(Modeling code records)
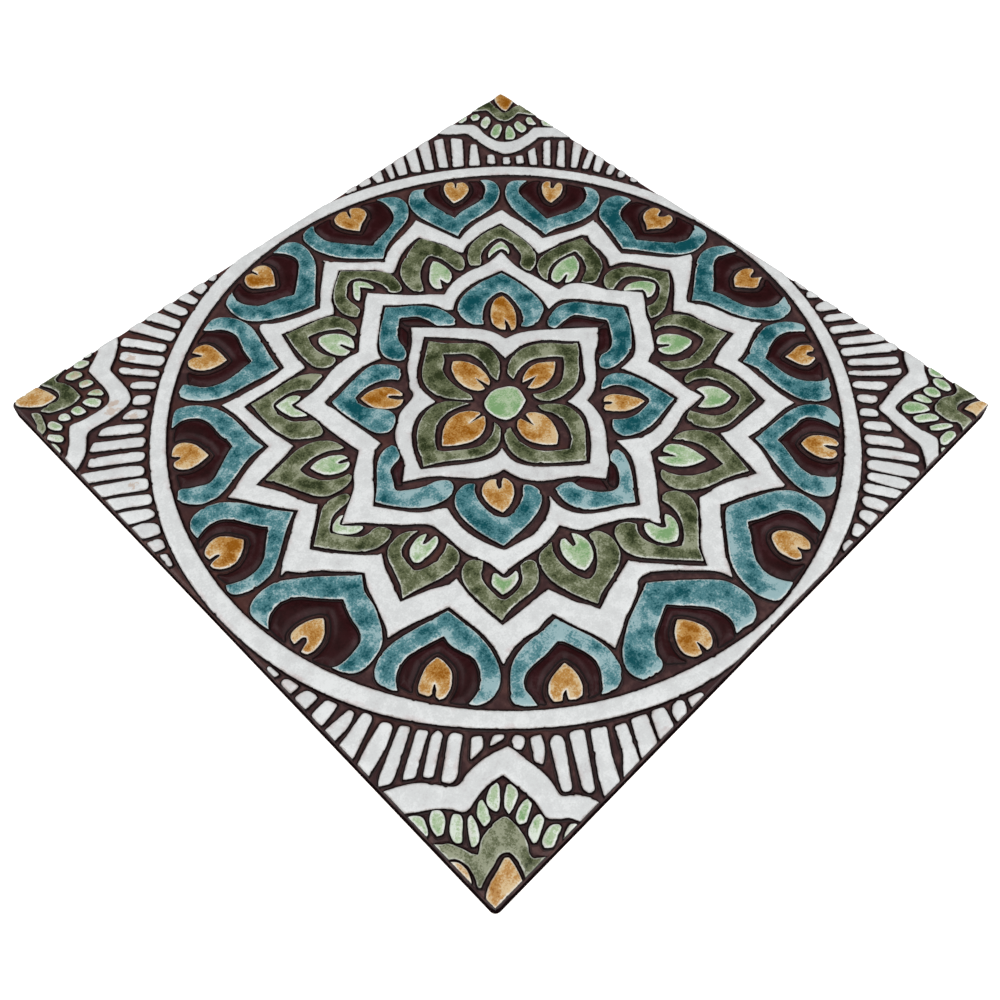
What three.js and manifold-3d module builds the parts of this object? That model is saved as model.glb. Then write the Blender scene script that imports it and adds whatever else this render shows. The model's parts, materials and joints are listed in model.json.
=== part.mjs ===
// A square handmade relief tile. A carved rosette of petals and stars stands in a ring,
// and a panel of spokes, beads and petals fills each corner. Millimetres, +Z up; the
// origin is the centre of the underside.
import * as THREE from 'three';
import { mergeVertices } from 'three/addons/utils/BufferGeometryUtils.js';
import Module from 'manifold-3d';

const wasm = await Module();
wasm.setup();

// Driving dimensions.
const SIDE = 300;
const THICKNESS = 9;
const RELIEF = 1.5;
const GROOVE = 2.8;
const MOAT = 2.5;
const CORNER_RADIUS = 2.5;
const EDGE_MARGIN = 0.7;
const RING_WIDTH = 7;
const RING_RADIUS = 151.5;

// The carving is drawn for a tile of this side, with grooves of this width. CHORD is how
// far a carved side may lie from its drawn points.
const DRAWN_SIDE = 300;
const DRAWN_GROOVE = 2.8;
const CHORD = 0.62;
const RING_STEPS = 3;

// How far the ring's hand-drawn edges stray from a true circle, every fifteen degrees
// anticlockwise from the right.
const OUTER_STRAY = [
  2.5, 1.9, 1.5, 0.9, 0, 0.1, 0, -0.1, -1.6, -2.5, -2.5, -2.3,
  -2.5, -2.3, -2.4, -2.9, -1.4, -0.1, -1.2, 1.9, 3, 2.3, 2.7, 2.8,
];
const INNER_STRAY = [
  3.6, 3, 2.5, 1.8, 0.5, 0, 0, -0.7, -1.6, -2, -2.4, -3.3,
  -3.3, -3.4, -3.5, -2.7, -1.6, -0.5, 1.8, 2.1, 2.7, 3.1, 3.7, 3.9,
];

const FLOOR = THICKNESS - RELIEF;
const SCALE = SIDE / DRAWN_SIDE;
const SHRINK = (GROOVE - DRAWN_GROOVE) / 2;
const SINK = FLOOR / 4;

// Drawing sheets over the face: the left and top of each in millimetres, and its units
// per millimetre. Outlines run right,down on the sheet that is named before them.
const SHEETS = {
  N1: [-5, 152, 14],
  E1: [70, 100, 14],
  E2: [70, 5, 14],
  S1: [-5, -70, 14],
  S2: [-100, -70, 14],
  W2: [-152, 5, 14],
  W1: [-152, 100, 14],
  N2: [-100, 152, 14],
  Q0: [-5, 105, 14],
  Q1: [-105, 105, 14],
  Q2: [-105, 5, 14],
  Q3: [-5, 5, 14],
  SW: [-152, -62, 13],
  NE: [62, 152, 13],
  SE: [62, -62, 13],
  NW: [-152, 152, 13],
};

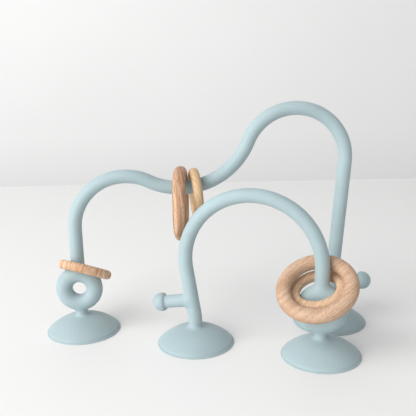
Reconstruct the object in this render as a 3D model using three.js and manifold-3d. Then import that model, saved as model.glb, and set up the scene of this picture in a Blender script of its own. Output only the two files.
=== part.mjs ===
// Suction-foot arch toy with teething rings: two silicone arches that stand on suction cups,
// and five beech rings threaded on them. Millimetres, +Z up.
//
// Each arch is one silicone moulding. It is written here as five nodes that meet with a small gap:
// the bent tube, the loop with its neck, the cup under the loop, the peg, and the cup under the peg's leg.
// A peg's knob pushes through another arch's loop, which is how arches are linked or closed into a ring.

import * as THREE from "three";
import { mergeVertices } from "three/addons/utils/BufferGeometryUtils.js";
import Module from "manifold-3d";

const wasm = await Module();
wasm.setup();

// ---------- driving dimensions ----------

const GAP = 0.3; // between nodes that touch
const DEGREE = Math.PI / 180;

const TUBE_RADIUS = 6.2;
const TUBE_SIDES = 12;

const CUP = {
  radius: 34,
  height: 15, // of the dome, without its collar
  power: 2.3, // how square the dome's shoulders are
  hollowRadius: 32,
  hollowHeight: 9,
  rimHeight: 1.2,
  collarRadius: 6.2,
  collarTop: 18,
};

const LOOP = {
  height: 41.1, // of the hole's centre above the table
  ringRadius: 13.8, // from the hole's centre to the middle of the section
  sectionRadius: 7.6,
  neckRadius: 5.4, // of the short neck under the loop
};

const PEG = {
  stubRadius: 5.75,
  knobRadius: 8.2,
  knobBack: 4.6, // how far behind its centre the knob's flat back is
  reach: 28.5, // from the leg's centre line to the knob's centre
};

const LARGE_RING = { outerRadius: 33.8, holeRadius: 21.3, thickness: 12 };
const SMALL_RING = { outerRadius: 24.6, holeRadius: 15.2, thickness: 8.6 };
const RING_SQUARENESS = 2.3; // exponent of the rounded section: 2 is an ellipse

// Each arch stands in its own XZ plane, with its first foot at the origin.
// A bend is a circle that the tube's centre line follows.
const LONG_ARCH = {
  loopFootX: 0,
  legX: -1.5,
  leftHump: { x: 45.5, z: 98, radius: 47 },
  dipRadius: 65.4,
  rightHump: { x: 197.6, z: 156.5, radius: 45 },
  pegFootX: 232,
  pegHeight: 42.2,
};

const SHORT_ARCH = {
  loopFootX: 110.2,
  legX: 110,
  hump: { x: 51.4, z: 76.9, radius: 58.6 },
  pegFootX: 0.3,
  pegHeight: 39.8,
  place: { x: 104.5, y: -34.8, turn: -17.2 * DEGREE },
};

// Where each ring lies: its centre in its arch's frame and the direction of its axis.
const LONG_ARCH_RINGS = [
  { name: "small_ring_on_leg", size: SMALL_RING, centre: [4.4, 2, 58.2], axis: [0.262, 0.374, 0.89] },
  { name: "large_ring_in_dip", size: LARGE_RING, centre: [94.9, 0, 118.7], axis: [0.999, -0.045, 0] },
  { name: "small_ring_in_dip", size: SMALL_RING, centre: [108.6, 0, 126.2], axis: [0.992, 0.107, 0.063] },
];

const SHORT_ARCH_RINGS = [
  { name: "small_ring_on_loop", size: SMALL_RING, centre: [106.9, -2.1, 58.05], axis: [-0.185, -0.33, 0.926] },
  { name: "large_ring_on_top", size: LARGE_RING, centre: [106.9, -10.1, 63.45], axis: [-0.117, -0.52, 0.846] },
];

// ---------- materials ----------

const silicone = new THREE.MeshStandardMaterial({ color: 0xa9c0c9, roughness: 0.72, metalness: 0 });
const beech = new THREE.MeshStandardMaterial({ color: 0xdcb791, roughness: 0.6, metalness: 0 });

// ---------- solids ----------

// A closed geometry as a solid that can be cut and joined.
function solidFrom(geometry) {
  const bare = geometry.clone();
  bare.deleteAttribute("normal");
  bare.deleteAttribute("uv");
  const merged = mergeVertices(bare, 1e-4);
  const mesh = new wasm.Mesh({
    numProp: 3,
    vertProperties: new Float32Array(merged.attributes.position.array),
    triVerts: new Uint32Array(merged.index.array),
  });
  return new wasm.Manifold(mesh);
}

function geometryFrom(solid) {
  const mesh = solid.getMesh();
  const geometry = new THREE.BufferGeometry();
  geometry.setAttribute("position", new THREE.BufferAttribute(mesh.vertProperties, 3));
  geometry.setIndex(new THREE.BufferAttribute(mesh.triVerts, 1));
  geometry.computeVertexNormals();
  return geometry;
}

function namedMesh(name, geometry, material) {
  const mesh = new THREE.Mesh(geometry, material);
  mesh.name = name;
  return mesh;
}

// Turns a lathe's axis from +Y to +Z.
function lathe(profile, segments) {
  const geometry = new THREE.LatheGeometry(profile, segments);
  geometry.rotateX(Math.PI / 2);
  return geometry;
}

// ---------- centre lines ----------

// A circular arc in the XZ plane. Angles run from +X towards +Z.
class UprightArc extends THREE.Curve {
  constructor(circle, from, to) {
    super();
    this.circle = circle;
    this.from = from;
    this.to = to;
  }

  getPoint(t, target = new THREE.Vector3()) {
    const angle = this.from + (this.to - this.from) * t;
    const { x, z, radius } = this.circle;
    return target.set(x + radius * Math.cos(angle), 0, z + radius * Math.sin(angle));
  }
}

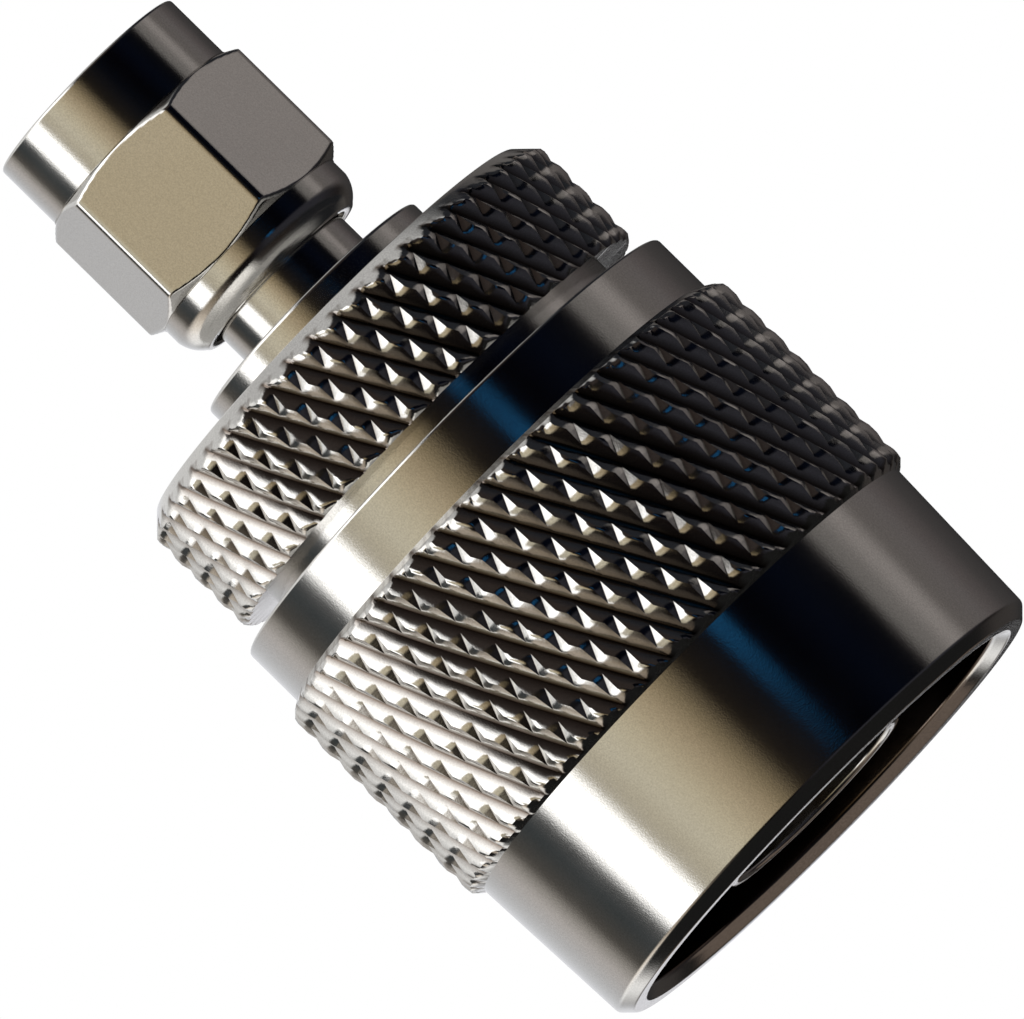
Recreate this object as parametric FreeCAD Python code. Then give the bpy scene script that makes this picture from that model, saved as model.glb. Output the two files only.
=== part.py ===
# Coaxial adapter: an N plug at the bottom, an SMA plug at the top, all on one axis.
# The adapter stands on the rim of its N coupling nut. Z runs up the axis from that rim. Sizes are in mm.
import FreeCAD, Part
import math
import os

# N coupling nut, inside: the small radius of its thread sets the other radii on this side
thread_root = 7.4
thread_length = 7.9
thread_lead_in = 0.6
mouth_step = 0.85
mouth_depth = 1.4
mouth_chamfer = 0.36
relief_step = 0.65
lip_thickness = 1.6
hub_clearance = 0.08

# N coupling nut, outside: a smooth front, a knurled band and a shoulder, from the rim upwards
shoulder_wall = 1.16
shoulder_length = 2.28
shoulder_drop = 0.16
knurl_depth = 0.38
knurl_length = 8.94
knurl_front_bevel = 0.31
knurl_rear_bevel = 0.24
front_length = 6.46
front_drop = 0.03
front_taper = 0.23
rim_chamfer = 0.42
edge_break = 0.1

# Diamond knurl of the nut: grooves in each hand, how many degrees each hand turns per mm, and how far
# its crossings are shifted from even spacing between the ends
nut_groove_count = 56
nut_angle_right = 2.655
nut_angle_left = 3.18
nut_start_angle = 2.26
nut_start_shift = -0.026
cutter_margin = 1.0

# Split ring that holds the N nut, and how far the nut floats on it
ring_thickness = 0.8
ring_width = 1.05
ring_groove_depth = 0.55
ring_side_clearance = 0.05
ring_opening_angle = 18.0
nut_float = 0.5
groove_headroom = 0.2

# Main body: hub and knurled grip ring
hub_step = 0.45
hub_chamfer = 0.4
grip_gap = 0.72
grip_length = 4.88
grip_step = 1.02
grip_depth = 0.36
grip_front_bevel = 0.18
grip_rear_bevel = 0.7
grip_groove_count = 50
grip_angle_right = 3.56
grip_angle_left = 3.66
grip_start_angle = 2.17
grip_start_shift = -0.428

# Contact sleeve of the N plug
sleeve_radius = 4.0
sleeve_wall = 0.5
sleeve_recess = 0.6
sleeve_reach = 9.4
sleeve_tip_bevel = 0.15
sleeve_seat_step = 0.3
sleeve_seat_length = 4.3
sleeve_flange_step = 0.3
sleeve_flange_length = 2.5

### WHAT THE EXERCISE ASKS
Everything from the line containing "Recreate this object" down to the line containing "cutter_margin = 1.0" should be repeated exactly, with both end lines kept and no other lines added.

### RESULT OF THE TASK
Recreate this object as parametric FreeCAD Python code. Then give the bpy scene script that makes this picture from that model, saved as model.glb. Output the two files only.
=== part.py ===
# Coaxial adapter: an N plug at the bottom, an SMA plug at the top, all on one axis.
# The adapter stands on the rim of its N coupling nut. Z runs up the axis from that rim. Sizes are in mm.
import FreeCAD, Part
import math
import os

# N coupling nut, inside: the small radius of its thread sets the other radii on this side
thread_root = 7.4
thread_length = 7.9
thread_lead_in = 0.6
mouth_step = 0.85
mouth_depth = 1.4
mouth_chamfer = 0.36
relief_step = 0.65
lip_thickness = 1.6
hub_clearance = 0.08

# N coupling nut, outside: a smooth front, a knurled band and a shoulder, from the rim upwards
shoulder_wall = 1.16
shoulder_length = 2.28
shoulder_drop = 0.16
knurl_depth = 0.38
knurl_length = 8.94
knurl_front_bevel = 0.31
knurl_rear_bevel = 0.24
front_length = 6.46
front_drop = 0.03
front_taper = 0.23
rim_chamfer = 0.42
edge_break = 0.1

# Diamond knurl of the nut: grooves in each hand, how many degrees each hand turns per mm, and how far
# its crossings are shifted from even spacing between the ends
nut_groove_count = 56
nut_angle_right = 2.655
nut_angle_left = 3.18
nut_start_angle = 2.26
nut_start_shift = -0.026
cutter_margin = 1.0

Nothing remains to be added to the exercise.